Agriculture and War
The American Revolution, for example, stemmed in part from British mercantilist regulations, including the requirements that the colonies ship certain commodities, such as tobacco, only to England, and that the English have a monopoly of the American market on certain foodstuffs such as tea. During the Revolutionary War, agriculture helped to feed the American forces, and in the Continental Congress it saw U.S. commodity exports as a major lever in building alliances with other nations, creating the model Commercial Treaty of 1777 ( Jefferson later sought to use the curtailment of American agriculture exports, the embargo, to force Britain and France to change their maritime policies toward the United States). Land was the major resource of the new government, which often offered it as enlistment bounty to soldiers during the revolution. The peace treaty of 1783 provided the new United States with land as far west as the Mississippi River.

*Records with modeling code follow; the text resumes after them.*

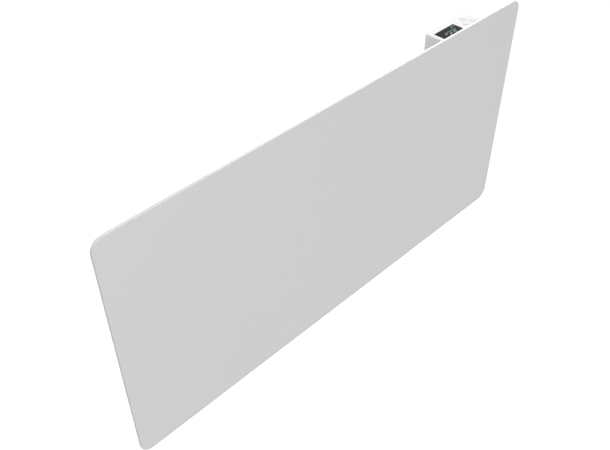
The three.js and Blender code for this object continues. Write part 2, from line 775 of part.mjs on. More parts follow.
function makeTerminals() {
  const width = 30;
  const rearY = CASING_INNER_REAR_Y - SEAT;
  const frontY = rearY - 13;
  const low = BLOCK_Z - 7;
  const high = BLOCK_Z + 7;
  let body = solid(block([BLOCK_X - width / 2, frontY, low], [BLOCK_X + width / 2, rearY, high]));
  const step = 4;
  body = cut(
    body,
    block([BLOCK_X - width, frontY - 1, low - 1], [BLOCK_X + width, frontY + step, low + 3.5]),
    block([BLOCK_X - width, frontY - 1, high - 3.5], [BLOCK_X + width, frontY + step, high + 1]),
  );
  for (const x of [-10, 0, 10]) {
    const well = prismY(circle(BLOCK_X + x, BLOCK_Z, 2.4), frontY - 1, frontY + 5, { segments: 3 });
    body = cut(body, well);
  }
  piece(heater, 'terminal_block', body, GREY_PLASTIC);

  const lugY = rearY;
  const sheet = 0.8;
  const lug = cut(
    join(
      prismY(circle(EARTH_X, EARTH_Z, 5), lugY - sheet, lugY, { segments: 5 }),
      block([EARTH_X - 2.5, lugY - sheet, EARTH_Z], [EARTH_X + 2.5, lugY, EARTH_Z + 9]),
      block([EARTH_X - 2.5, lugY - 4.4, EARTH_Z + 8.4], [EARTH_X + 2.5, lugY, EARTH_Z + 14]),
    ),
    prismY(circle(EARTH_X, EARTH_Z, 2.2), lugY - 2, lugY + 1, { segments: 4 }),
  );
  piece(heater, 'earth_lug', lug, ZINC_STEEL);
  const screw = piece(heater, 'earth_screw', panHeadScrew(0.9), STEEL);
  screw.position.set(EARTH_X, lugY - sheet - 0.2, EARTH_Z);
  screw.rotation.x = Math.PI / 2;
}

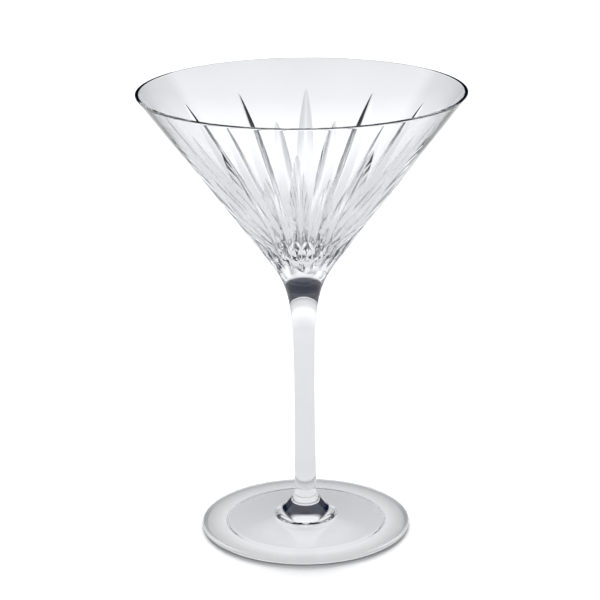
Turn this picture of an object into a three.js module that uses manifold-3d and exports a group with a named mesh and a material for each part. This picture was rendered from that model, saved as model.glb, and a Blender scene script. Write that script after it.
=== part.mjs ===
// Martini glass in cut crystal: a conical bowl, a drawn stem and a spun foot, fused while hot.
// Millimetres, +Z up. The origin is the centre of the ring that the foot stands on.
import * as THREE from 'three';
import { mergeVertices } from 'three/addons/utils/BufferGeometryUtils.js';
import Module from 'manifold-3d';

const wasm = await Module();
wasm.setup();

// ---- Driving dimensions: whole glass ----
const overallHeight = 178;
const rimRadius = 63.4;
const weldGap = 0.3; // the solids stay this far apart where the hot glass was joined

// ---- Driving dimensions: bowl ----
const coneHeight = 66; // straight outside of the bowl, from the flare up to the lip
const coneFootRadius = 14.2; // outside radius where the cone runs into the flare
const lipThickness = 1.16; // wall square to its face, at the flat ground lip
const lipRounding = 0.18; // the polished edges of the lip
const wallTaper = THREE.MathUtils.degToRad(1); // between the inner and outer walls, thicker downwards
const cavityDepth = 64.3;
const cavityWallReach = 43; // how far down the inside keeps to the line of its wall
const cavityFloorReach = 13; // and how far out it keeps to the level of its floor

// ---- Driving dimensions: cuts ground into the outside of the bowl ----
const cutsPerRow = 12;
const patternTurn = THREE.MathUtils.degToRad(-2); // how far the pattern is turned from -Y
const longCutMargin = 11.5; // from the rim down to the tips of the long cuts
const shortCutMargin = 22.7; // from the rim down to the tips of the short cuts
const cutRunOut = 1.6; // how far below the foot of the cone the cuts fade out
const cutWidth = 7.6; // across a cut at its widest
const cutRootWidth = 0.6; // the narrow floor between the two flanks of a cut
const flankSlope = THREE.MathUtils.degToRad(28); // of a flank against the uncut wall

// ---- Driving dimensions: stem ----
const waistRadius = 4;
const waistHeight = 42;
const stemFootRadius = 4.35;
const upperWeldDrop = 14; // from the foot of the cone down to the weld on the stem

// ---- Driving dimensions: foot ----
const footRadius = 41.7;
const lowerWeldHeight = 14;
const hubRadius = 13; // where the hub's fillet has run out into the disc
const hubHeight = 4.4; // top of the disc at that radius
const hubSlope = THREE.MathUtils.degToRad(8); // of the disc where it meets the hub
const discSlope = THREE.MathUtils.degToRad(2.5); // of the disc near its edge
const edgeThickness = 1.8; // of the fire-polished edge
const edgeLift = 0.1; // air under the edge
const footOverhang = 2.5; // from the edge in to the ring that the glass stands on
const standingRingWidth = 7;
const ringStep = 1.1; // how far the underside rises at once, inside the standing ring
const ringStepWidth = 1.5;
const hollowDepth = 2.9; // how far the underside rises at its centre

// ---- Facet counts ----
const turnSegments = 72;
const stemTurnSegments = 36;
const flareSegments = 12;
const arcSegments = 6;
const cavitySegments = 16;
const cutSteps = 8;

// ---- Heights and places that follow from the sizes above ----
const coneFootHeight = overallHeight - coneHeight;
const upperWeldHeight = coneFootHeight - upperWeldDrop;
const coneFoot = new THREE.Vector2(coneFootRadius, coneFootHeight);
const waist = new THREE.Vector2(waistRadius, waistHeight);
const stemFoot = new THREE.Vector2(stemFootRadius, lowerWeldHeight);

const outerLean = Math.atan2(rimRadius - coneFootRadius, coneHeight);
const innerLean = outerLean + wallTaper;
const lipWidth = lipThickness / Math.cos(outerLean);

// The outside of the stem, from the foot's weld to the waist and on through the flare to the cone.
const flareRun = coneFootHeight - waistHeight;
const flareStemReach = 0.735 * flareRun; // how long the flare keeps to the stem's line
const flareConeReach = 0.239 * flareRun; // and to the cone's line
const flare = new THREE.CubicBezierCurve(
  waist,
  new THREE.Vector2(waist.x, waist.y + flareStemReach),
  new THREE.Vector2(
    coneFoot.x - flareConeReach * Math.sin(outerLean),
    coneFoot.y - flareConeReach * Math.cos(outerLean),
  ),
  coneFoot,
);
const lowerStemRun = waistHeight - lowerWeldHeight;
const lowerStem = new THREE.CubicBezierCurve(
  stemFoot,
  new THREE.Vector2(stemFoot.x, stemFoot.y + lowerStemRun / 3),
  new THREE.Vector2(waist.x, waist.y - lowerStemRun / 2),
  waist,
);

// Points of a rising curve between two heights, both ends cut square at those heights.
function curveBetween(curve, low, high, segments) {
  const fine = curve.getPoints(40 * segments);
  const radiusAt = (height) => {
    const above = fine.findIndex((point) => point.y >= height);
    const top = fine[above < 0 ? fine.length - 1 : above];
    const bottom = fine[Math.max(above < 0 ? fine.length - 2 : above - 1, 0)];
    const share = top.y > bottom.y ? (height - bottom.y) / (top.y - bottom.y) : 0;
    return bottom.x + share * (top.x - bottom.x);
  };
  const points = [];
  for (let i = 0; i <= segments; i += 1) {
    const height = low + ((high - low) * i) / segments;
    points.push(new THREE.Vector2(radiusAt(height), height));
  }
  return points;
}

// Points of an arc about a centre, from one angle to another, counted from the radius direction.
function arc(centre, radius, from, to, segments) {
  const points = [];
  for (let i = 0; i <= segments; i += 1) {
    const angle = from + ((to - from) * i) / segments;
    points.push(
      new THREE.Vector2(
        centre.x + radius * Math.cos(angle),
        centre.y + radius * Math.sin(angle),
      ),
    );
  }
  return points;
}

// A turned body about Z from a profile of (radius, height) that starts and ends on the axis.
function turned(profile, segments = turnSegments) {
  return new THREE.LatheGeometry(profile, segments).rotateX(Math.PI / 2);
}

// A manifold solid from a closed three.js geometry.
function toSolid(geometry) {
  const bare = geometry.clone();
  bare.deleteAttribute('normal');
  bare.deleteAttribute('uv');
  const merged = mergeVertices(bare);
  const index = merged.index.array;
  const kept = [];
  for (let i = 0; i < index.length; i += 3) {
    const [a, b, c] = [index[i], index[i + 1], index[i + 2]];
    if (a !== b && b !== c && c !== a) kept.push(a, b, c);
  }
  return new wasm.Manifold(
    new wasm.Mesh({
      numProp: 3,
      vertProperties: Float32Array.from(merged.attributes.position.array),
      triVerts: Uint32Array.from(kept),
    }),
  );
}

function toGeometry(solid) {
  const mesh = solid.getMesh();
  const geometry = new THREE.BufferGeometry();
  geometry.setAttribute('position', new THREE.BufferAttribute(mesh.vertProperties, 3));
  geometry.setIndex(new THREE.BufferAttribute(mesh.triVerts, 1));
  geometry.computeVertexNormals();
  return geometry;
}

// ---- Bowl ----

// One polished edge of the flat lip: side 1 is the outer edge and side -1 the inner one.
function lipEdge(cornerRadius, lean, side) {
  const back = lipRounding / Math.tan((Math.PI / 2 - side * lean) / 2);
  const centre = new THREE.Vector2(cornerRadius - side * back, overallHeight - lipRounding);
  if (side === 1) {
    return arc(centre, lipRounding, -lean, Math.PI / 2, arcSegments / 2);
  }
  return arc(centre, lipRounding, Math.PI / 2, Math.PI - lean, arcSegments / 2);
}

// The uncut blank: up the outside, over the flat lip, down the inside to the round floor.
function bowlBlank() {
  const weld = upperWeldHeight + weldGap / 2;
  const innerRim = rimRadius - lipWidth;
  const outside = curveBetween(flare, weld, coneFootHeight, flareSegments / 2);
  const outerEdge = lipEdge(rimRadius, outerLean, 1);
  const innerEdge = lipEdge(innerRim, innerLean, -1);
  const floorHeight = overallHeight - cavityDepth;
  const wallEnd = new THREE.Vector2(
    innerRim - cavityWallReach * Math.tan(innerLean),
    overallHeight - cavityWallReach,
  );
  const cavity = new THREE.CubicBezierCurve(
    innerEdge[innerEdge.length - 1],
    wallEnd,
    new THREE.Vector2(cavityFloorReach, floorHeight),
    new THREE.Vector2(0, floorHeight),
  );
  const start = new THREE.Vector2(0, weld);
  const inside = cavity.getPoints(cavitySegments).slice(1);
  return turned([start, ...outside, ...outerEdge, ...innerEdge, ...inside]);
}

// The wheel's path for one cut, flattened: X runs down the wall, Z stands out of it.
// The V of the wheel dips to full depth halfway and comes out of the glass at both ends.
function cutter(length) {
  const depth = ((cutWidth - cutRootWidth) / 2) * Math.tan(flankSlope);
  const overrun = 1.1;
  const half = length / 2;
  const reach = half * overrun;
  const path = new THREE.QuadraticBezierCurve3(
    new THREE.Vector3(reach, 0, depth * (overrun ** 2 - 1)),
    new THREE.Vector3(0, 0, -depth * (1 + overrun ** 2)),
    new THREE.Vector3(-reach, 0, depth * (overrun ** 2 - 1)),
  );
  const rise = 2 * depth;
  const root = cutRootWidth / 2;
  const wide = root + rise / Math.tan(flankSlope);
  const section = new THREE.Shape([
    new THREE.Vector2(-root, 0),
    new THREE.Vector2(root, 0),
    new THREE.Vector2(wide, rise),
    new THREE.Vector2(-wide, rise),
  ]);
  return new THREE.ExtrudeGeometry(section, { steps: cutSteps, extrudePath: path });
}

// Cutters of one row, all round the cone, with their tips a margin below the rim.
function cutterRow(tipMargin, turn) {
  const tipHeight = overallHeight - tipMargin;
  const endHeight = coneFootHeight - cutRunOut;
  const middle = (tipHeight + endHeight) / 2;
  const middleRadius = coneFootRadius + (middle - coneFootHeight) * Math.tan(outerLean);
  const down = new THREE.Vector3(-Math.sin(outerLean), 0, -Math.cos(outerLean));
  const out = new THREE.Vector3(Math.cos(outerLean), 0, -Math.sin(outerLean));
  const across = new THREE.Vector3().crossVectors(out, down);
  const place = new THREE.Matrix4().makeBasis(down, across, out);
  place.setPosition(middleRadius, 0, middle);
  const shape = cutter((tipHeight - endHeight) / Math.cos(outerLean)).applyMatrix4(place);
  const row = [];
  for (let i = 0; i < cutsPerRow; i += 1) {
    const angle = -Math.PI / 2 + turn + (2 * Math.PI * i) / cutsPerRow;
    row.push(toSolid(shape.clone().rotateZ(angle)));
  }
  return row;
}

function bowl() {
  let solid = toSolid(bowlBlank());
  const betweenLongCuts = patternTurn + Math.PI / cutsPerRow;
  const longRow = cutterRow(longCutMargin, patternTurn);
  const shortRow = cutterRow(shortCutMargin, betweenLongCuts);
  for (const wheel of [...longRow, ...shortRow]) {
    solid = solid.subtract(wheel);
  }
  return toGeometry(solid);
}

// ---- Stem ----

function stem() {
  const bottom = lowerWeldHeight + weldGap / 2;
  const top = upperWeldHeight - weldGap / 2;
  const lower = curveBetween(lowerStem, bottom, waistHeight, flareSegments / 2);
  const upper = curveBetween(flare, waistHeight, top, flareSegments);
  const profile = [
    new THREE.Vector2(0, bottom),
    ...lower,
    ...upper.slice(1),
    new THREE.Vector2(0, top),
  ];
  return turned(profile, stemTurnSegments);
}

// ---- Foot ----

// Hollow underside, flat standing ring, round edge, dished top and the hub's fillet.
function foot() {
  const ringOuter = footRadius - footOverhang;
  const ringInner = ringOuter - standingRingWidth;
  const stepFoot = ringInner - ringStepWidth;
  const edgeRadius = edgeThickness / 2;
  const edgeCentre = new THREE.Vector2(footRadius - edgeRadius, edgeLift + edgeRadius);
  const hollow = new THREE.CubicBezierCurve(
    new THREE.Vector2(0, hollowDepth),
    new THREE.Vector2(stepFoot / 3, hollowDepth),
    new THREE.Vector2(stepFoot * 0.7, ringStep + 0.3),
    new THREE.Vector2(stepFoot, ringStep),
  );
  const step = new THREE.CubicBezierCurve(
    new THREE.Vector2(stepFoot, ringStep),
    new THREE.Vector2(stepFoot + ringStepWidth / 2, ringStep),
    new THREE.Vector2(ringInner - ringStepWidth / 2, 0),
    new THREE.Vector2(ringInner, 0),
  );
  const edge = arc(edgeCentre, edgeRadius, -Math.PI / 2, Math.PI / 2 - discSlope, arcSegments);
  const discEdge = edge[edge.length - 1];
  const hubFoot = new THREE.Vector2(hubRadius, hubHeight);
  const discRun = (edgeCentre.x - hubRadius) / 2;
  const hubRun = discRun / 2;
  const disc = new THREE.CubicBezierCurve(
    discEdge,
    new THREE.Vector2(discEdge.x - discRun, discEdge.y + discRun * Math.tan(discSlope)),
    new THREE.Vector2(hubRadius + hubRun, hubHeight - hubRun * Math.tan(hubSlope)),
    hubFoot,
  );
  const top = lowerWeldHeight - weldGap / 2;
  const filletReach = (lowerWeldHeight - hubHeight) / 5;
  const hub = new THREE.CubicBezierCurve(
    hubFoot,
    new THREE.Vector2(hubRadius - filletReach, hubHeight + filletReach * Math.tan(hubSlope)),
    new THREE.Vector2(stemFootRadius, lowerWeldHeight - filletReach),
    new THREE.Vector2(stemFootRadius, lowerWeldHeight),
  );
  const fillet = hub.getPoints(flareSegments).slice(1, -1);
  return turned([
    ...hollow.getPoints(arcSegments),
    ...step.getPoints(arcSegments).slice(1),
    new THREE.Vector2(ringOuter, 0),
    ...edge,
    ...disc.getPoints(arcSegments).slice(1),
    ...fillet,
    new THREE.Vector2(stemFootRadius, top),
    new THREE.Vector2(0, top),
  ]);
}

// ---- Assembly ----

const crystal = { color: 0xeaf0f4, roughness: 0.02, metalness: 0 };

function piece(name, geometry) {
  const mesh = new THREE.Mesh(geometry, new THREE.MeshStandardMaterial(crystal));
  mesh.name = name;
  return mesh;
}

const glass = new THREE.Group();
glass.add(piece('bowl', bowl()));
glass.add(piece('stem', stem()));
glass.add(piece('foot', foot()));

export default glass;
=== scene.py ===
"""A martini glass in cut crystal: spun foot, drawn stem and blown, wheel-cut bowl, fused into one glass."""
import math

import bpy
from mathutils import Euler, Matrix, Vector
from mathutils.geometry import interpolate_bezier


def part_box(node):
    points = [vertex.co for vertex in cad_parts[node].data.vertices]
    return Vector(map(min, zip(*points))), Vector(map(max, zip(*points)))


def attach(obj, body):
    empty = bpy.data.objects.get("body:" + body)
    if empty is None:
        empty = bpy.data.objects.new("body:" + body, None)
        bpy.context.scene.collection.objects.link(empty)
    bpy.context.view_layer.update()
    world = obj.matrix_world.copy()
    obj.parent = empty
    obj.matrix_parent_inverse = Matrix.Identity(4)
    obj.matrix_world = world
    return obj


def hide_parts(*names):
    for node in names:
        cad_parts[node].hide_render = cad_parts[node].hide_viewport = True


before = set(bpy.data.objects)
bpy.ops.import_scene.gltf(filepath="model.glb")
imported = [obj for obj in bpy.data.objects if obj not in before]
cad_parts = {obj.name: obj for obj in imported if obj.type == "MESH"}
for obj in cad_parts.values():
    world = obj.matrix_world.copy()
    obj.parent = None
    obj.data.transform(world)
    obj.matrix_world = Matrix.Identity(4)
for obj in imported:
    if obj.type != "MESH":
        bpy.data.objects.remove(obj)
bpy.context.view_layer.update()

# ---------------------------------------------------------------------------------------------
# Camera. A long lens a little above the rim, looking down into the bowl from the -Y side.
# ---------------------------------------------------------------------------------------------
CAMERA_DISTANCE = 0.807
CAMERA_HEIGHT = 0.3542
LOOK_DOWN = math.radians(17.84)
LOOK_LEFT = math.radians(0.1)
HEAD_TILT = math.radians(0.61)
LENS = 129.9

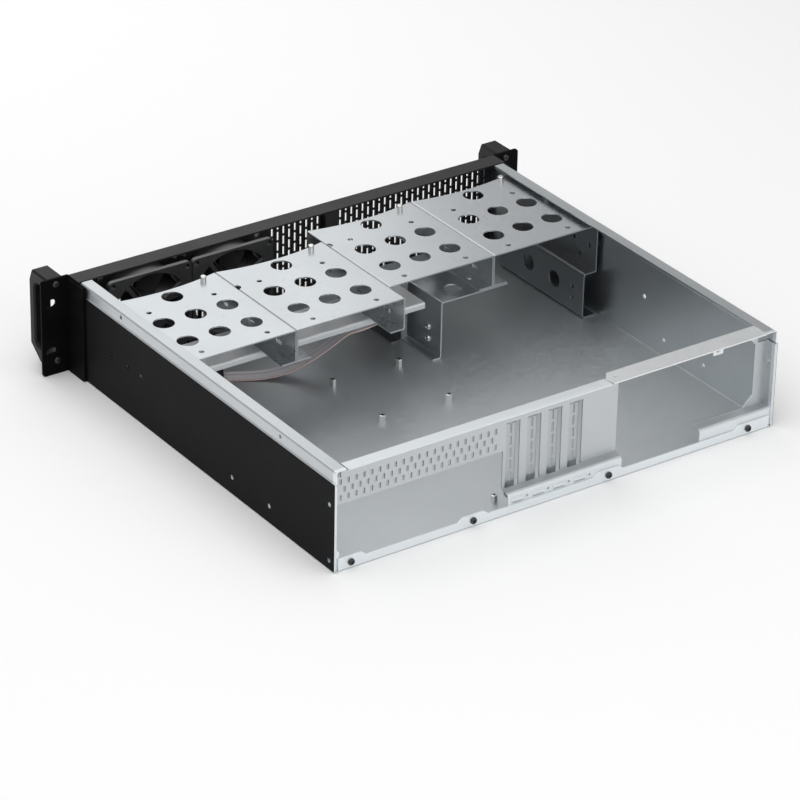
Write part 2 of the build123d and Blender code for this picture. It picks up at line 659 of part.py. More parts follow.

Westward expansion of agriculture intensified the pressures on American Indian nations and fueled intermittent wars with them. The westward expansion of American agriculture was founded on military conquest and the displacement of Native Americans. The Mexican War of 1846–48 also involved westward expansion, this time at the expense of Mexicans as well as Indians.
The Civil War was partly caused by the expansion into those new lands and the debate over whether the agricultural workforce there would be slave or free. Secessionists dedicated to slavery believed that demand for southern cotton would force Great Britain and other countries to support the Confederacy. Southern agriculture continued during much of the war, maintained by slave labor; the main change was diversification from large cotton crops to corn and other foodstuffs as the South was cut off from Northern wheat supplies. In the North, many rural young men went into the Union army, creating a great shortage on the farms when foodstuffs were bringing high prices because of inflation and increased demands at home and abroad. Immigration and use of farm machines was expanded—to horse‐powered cultivators, mowers, and reapers—to resolve the dilemma.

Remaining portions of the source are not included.